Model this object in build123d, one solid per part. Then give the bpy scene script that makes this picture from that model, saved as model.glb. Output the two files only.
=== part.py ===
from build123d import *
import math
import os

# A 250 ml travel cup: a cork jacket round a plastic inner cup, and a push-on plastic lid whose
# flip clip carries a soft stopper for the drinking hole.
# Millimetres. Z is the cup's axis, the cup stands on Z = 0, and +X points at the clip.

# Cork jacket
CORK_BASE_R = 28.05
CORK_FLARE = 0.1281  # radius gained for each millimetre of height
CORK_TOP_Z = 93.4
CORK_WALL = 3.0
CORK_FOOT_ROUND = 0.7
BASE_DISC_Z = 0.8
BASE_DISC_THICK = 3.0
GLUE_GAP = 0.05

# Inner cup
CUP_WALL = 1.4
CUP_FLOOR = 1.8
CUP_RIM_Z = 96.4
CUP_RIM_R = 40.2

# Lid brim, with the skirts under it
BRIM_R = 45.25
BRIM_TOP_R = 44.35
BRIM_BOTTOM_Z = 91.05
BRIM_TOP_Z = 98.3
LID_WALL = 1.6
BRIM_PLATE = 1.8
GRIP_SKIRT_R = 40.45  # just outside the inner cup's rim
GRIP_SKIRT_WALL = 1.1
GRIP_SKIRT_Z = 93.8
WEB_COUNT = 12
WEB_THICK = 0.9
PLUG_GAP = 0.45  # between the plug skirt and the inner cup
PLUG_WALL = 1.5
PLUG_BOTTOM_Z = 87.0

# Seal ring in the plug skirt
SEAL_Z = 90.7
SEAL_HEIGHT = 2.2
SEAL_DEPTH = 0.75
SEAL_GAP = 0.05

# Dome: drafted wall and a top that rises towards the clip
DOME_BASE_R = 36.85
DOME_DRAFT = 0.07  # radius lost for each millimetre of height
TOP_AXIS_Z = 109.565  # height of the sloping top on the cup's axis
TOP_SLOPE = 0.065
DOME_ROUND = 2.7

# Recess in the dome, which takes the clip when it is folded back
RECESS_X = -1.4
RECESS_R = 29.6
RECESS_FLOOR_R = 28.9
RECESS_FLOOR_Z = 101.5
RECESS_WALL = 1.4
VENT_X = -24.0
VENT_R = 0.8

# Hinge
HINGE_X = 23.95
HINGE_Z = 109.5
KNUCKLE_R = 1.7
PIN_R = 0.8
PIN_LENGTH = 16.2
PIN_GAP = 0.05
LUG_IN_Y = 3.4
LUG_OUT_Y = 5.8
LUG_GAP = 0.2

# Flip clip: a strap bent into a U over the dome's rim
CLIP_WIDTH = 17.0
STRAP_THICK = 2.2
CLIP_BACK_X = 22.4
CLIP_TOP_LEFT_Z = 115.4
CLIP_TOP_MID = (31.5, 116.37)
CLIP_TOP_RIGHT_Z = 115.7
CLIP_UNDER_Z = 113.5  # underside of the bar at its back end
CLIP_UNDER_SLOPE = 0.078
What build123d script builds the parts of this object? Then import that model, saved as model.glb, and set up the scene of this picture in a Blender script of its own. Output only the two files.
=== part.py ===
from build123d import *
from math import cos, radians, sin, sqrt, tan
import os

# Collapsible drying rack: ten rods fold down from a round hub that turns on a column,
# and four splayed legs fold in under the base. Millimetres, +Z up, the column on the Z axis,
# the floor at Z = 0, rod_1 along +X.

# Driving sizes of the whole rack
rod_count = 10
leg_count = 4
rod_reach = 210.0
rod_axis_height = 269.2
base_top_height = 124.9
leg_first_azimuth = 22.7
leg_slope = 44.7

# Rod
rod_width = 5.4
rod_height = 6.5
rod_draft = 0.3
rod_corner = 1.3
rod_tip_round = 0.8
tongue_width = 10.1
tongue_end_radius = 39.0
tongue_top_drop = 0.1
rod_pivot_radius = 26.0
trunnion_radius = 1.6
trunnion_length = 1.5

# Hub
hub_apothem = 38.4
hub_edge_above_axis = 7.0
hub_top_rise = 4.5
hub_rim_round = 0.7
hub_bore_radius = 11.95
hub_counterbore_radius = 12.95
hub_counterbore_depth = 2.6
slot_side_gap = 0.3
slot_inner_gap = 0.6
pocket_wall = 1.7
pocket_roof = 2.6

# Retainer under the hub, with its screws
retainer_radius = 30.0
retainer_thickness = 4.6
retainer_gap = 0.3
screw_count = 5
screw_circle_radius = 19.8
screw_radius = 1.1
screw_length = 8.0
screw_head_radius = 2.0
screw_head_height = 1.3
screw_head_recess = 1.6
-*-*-
**Work to complete**
Your task is to quote, without any alteration, the lines running from the top of the records to the line that holds "CUP_RIM_R = 40.2", both included.

**Correct answer**
Model this object in build123d, one solid per part. Then give the bpy scene script that makes this picture from that model, saved as model.glb. Output the two files only.
=== part.py ===
from build123d import *
import math
import os

# A 250 ml travel cup: a cork jacket round a plastic inner cup, and a push-on plastic lid whose
# flip clip carries a soft stopper for the drinking hole.
# Millimetres. Z is the cup's axis, the cup stands on Z = 0, and +X points at the clip.

# Cork jacket
CORK_BASE_R = 28.05
CORK_FLARE = 0.1281  # radius gained for each millimetre of height
CORK_TOP_Z = 93.4
CORK_WALL = 3.0
CORK_FOOT_ROUND = 0.7
BASE_DISC_Z = 0.8
BASE_DISC_THICK = 3.0
GLUE_GAP = 0.05

# Inner cup
CUP_WALL = 1.4
CUP_FLOOR = 1.8
CUP_RIM_Z = 96.4
CUP_RIM_R = 40.2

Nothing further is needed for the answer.